Pero ¿cómo decidir qué obras y autores contendrían las salas de la ``casa'' de Wagner? El arquitecto vienés no creía en el canon como la apreciación instantánea de un ``conocedor'' que expresa sin error el ``espíritu de los pueblos'' o, peor, le decreta a la Humanidad lo que debe ver y escuchar, y por eso escogió como método el consenso. Para llenar las salas, cada lustro un grupo de artistas del momento -eso lo decidiría su buen nombre, es decir, la fama, es decir, los periódicos- se reuniría para votar qué obras ocuparían el lugar que les correspondía en esos cinco años de creaciones diversas. Un lapso de cinco años es igual a otro y, así, el museo imposible de Wagner anticipó el relativismo cultural, donde toda mercancía producida es igual frente a la mirada del espectador: en la línea de salida todo posee el mismo valor, es nuevo, listo para comprarse.

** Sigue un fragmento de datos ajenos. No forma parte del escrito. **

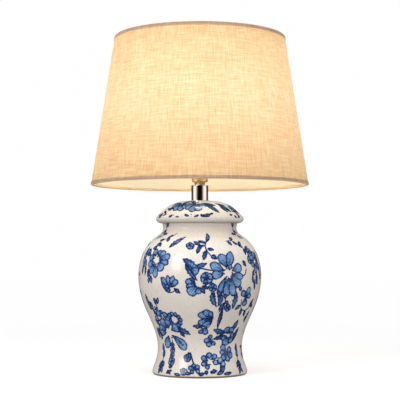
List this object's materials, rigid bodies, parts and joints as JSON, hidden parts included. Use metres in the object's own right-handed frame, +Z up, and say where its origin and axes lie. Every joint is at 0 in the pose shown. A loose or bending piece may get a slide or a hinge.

A pesar de que ambos museos compitieron, nunca fueron construidos. Tanto Sitte como Wagner tuvieron dudas sobre sus proyectos. Después de todo, la idea de una colección destinada a transitar fuera del tiempo -la llamada ``inmortalidad''-, implicaba un espacio imaginario, en el que ciertas obras estarían distribuidas conforme a una jerarquía, sagrada o democrática, pero al fin jerarquía. Todo canon implicaba, entonces, su anti-canon: lo que no entraba al museo era prescindible. Esta prescindibilidad crearía otro museo, el de lo mortal. Fue Wagner el que, años después, se preguntó cómo sería un museo de lo desechable. Y no pudo imaginarlo: los campos de concentración como Arcas de Noé invertidas -donde se almacena todo lo que no debe salvarse- fueron pensables sólo a partir de la trasmutación de los cuerpos en canon.
Sitte y Wagner acaso no lo supieron, pero en sus respectivas incapacidades para contener el tiempo perdido o el tiempo no nacido, encontraron una de las claves del siglo que se desplegaría ante ambos: lo esencial que todos nuestros sueños de reordenación encierran está siempre contenido en lo que dejan fuera.